US 12,265,590 B1
	Systems and methods for enhancing performance of search engines
Hotaka Shiokawa, Waltham, MA (US); Hui Su, West Roxbury, MA (US); and Hamed Shahbazi, Norwood, MA (US)
Assigned to FMR LLC, Boston, MA (US)
Filed by FMR LLC, Boston, MA (US)
Filed on Jun. 13, 2024, as Appl. No. 18/742,418.
Int. Cl. G06F 7/00 (2006.01); G06F 16/957 (2019.01); G06F 40/295 (2020.01)

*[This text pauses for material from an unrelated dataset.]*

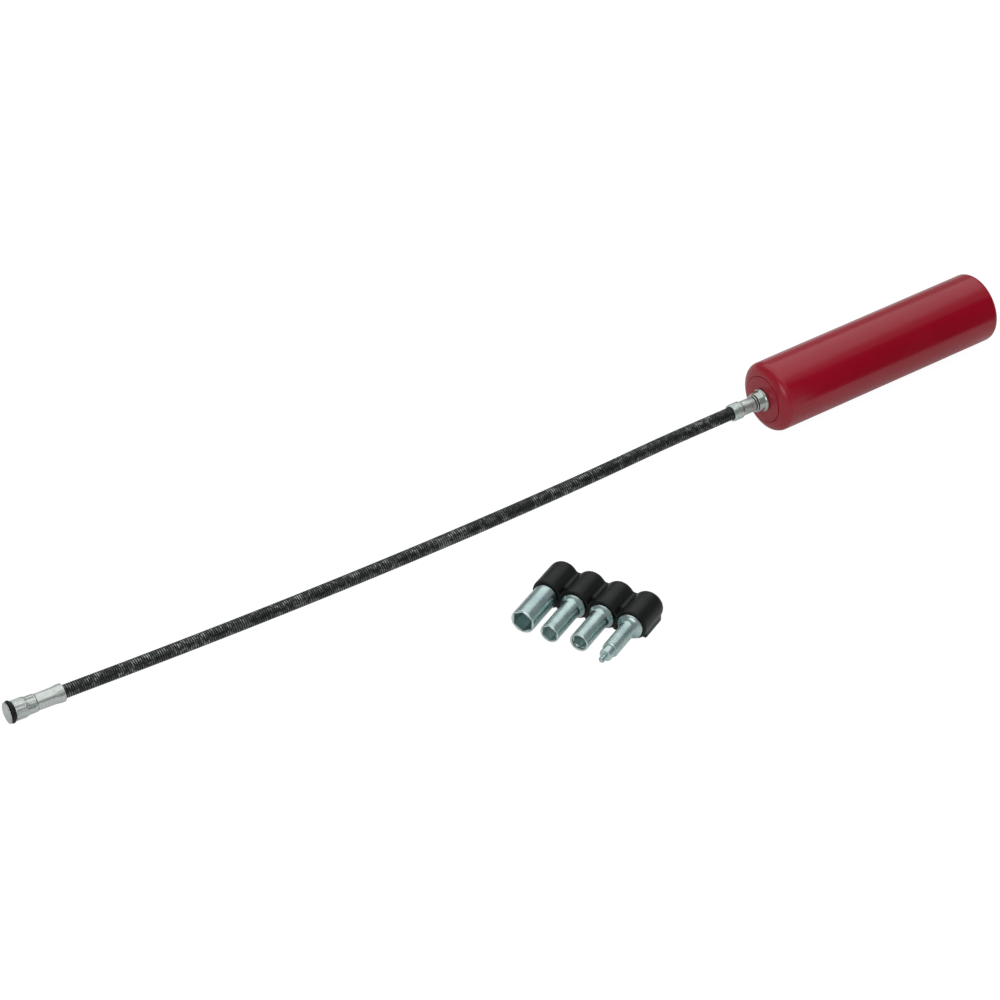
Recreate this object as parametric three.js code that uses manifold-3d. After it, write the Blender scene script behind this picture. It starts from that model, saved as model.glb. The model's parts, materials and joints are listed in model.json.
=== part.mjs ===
// Flexible magnetic pickup tool with a driven socket nose and a strip of spare tips.
// Millimetres, +Z up. The origin is the centre of the handle's flat butt face and the
// handle runs from there along -X; the flexible shaft goes on along -X to the magnet.
import * as THREE from 'three';
import { mergeVertices } from 'three/addons/utils/BufferGeometryUtils.js';
import Module from 'manifold-3d';

const wasm = await Module();
wasm.setup();

// Handle: a blind moulded grip closed at the front by a plug.
const HANDLE_RADIUS = 16;
const HANDLE_LENGTH = 124.2;
const SHOULDER_RADIUS = 5.2;
const BUTT_FILLET = 2.2;
const BUTT_WALL = 8;
const GRIP_BORE = 10.2;
const PLUG_RADIUS = 10.55;
const PLUG_LENGTH = 13.7;
const PLUG_HOLE = 4.2;

// Clearance between neighbouring pieces.
const GAP = 0.3;

// Bearing in the plug, and the rear ferrule that turns in it. Stations along X are
// measured from the front face of the handle, negative towards the magnet.
const BUSH_BORE = 2.95;
const BUSH_SHANK = 3.9;
const BUSH_RIM = 5.2;
const BUSH_END = 15;
const COLLAR_FRONT = -4.6;
const COLLAR_FOOT = -1.6;
const COLLAR_RADIUS = 4.4;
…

CPC G06F 16/9574 (2019.01) [G06F 40/295 (2020.01)]

22 Claims

1. A system for enhancing performance of a search engine, the system comprising a server computing device having a memory for storing computer executable instructions and a processor that executes the computer executable instructions to:

perform preprocessing on one or more chunks in a chunk database, the preprocessing comprising:

dividing a total number of sentences in each large chunk into two or more sentence sets, wherein each large chunk is a chunk that includes a total number of sentences that exceed a predetermined threshold, and wherein each sentence set includes one or more sentences; and

generating, for each large chunk, a modified sentence set for each sentence set in the large chunk, wherein the modified sentence set is generated by modifying the respective sentence set according to an alteration technique associated with one or more alteration techniques;

receive search results from a search engine based on a query, in which the search results include chunk identifiers and a first weight score associated with each chunk identifier, wherein each chunk identifier corresponds to a chunk and one or more modified chunks, and wherein each of the one or more modified chunks are modified according to a different alteration technique;

determine a subset of search results, which includes a first predetermined number of top-ranked chunk identifiers in the search results that are determined by the search engine to be the most relevant to the query;

generate, for each chunk identifier in the subset of search results, one or more second weight scores based on an embedding of the query and embeddings of the one or more modified chunks corresponding to the chunk identifier, wherein a second weight score is generated for each modified chunk associated with the chunk, and wherein, in a case that the chunk associated with the chunk identifier is a large chunk, the one or more second weight scores are generated based on the embedding of the query and embeddings of one or more modified sentence sets corresponding to the large chunk;

generate, via a machine learning model, ensemble scores for the chunk identifiers, wherein each ensemble score for a chunk identifier is determined based on the first weight score, the one or more second weight scores, and trainable weights of the machine learning model; and

determine a second predetermined number of top-ranked chunk identifiers based on the ensemble scores, wherein the second predetermined number is less than the first predetermined number.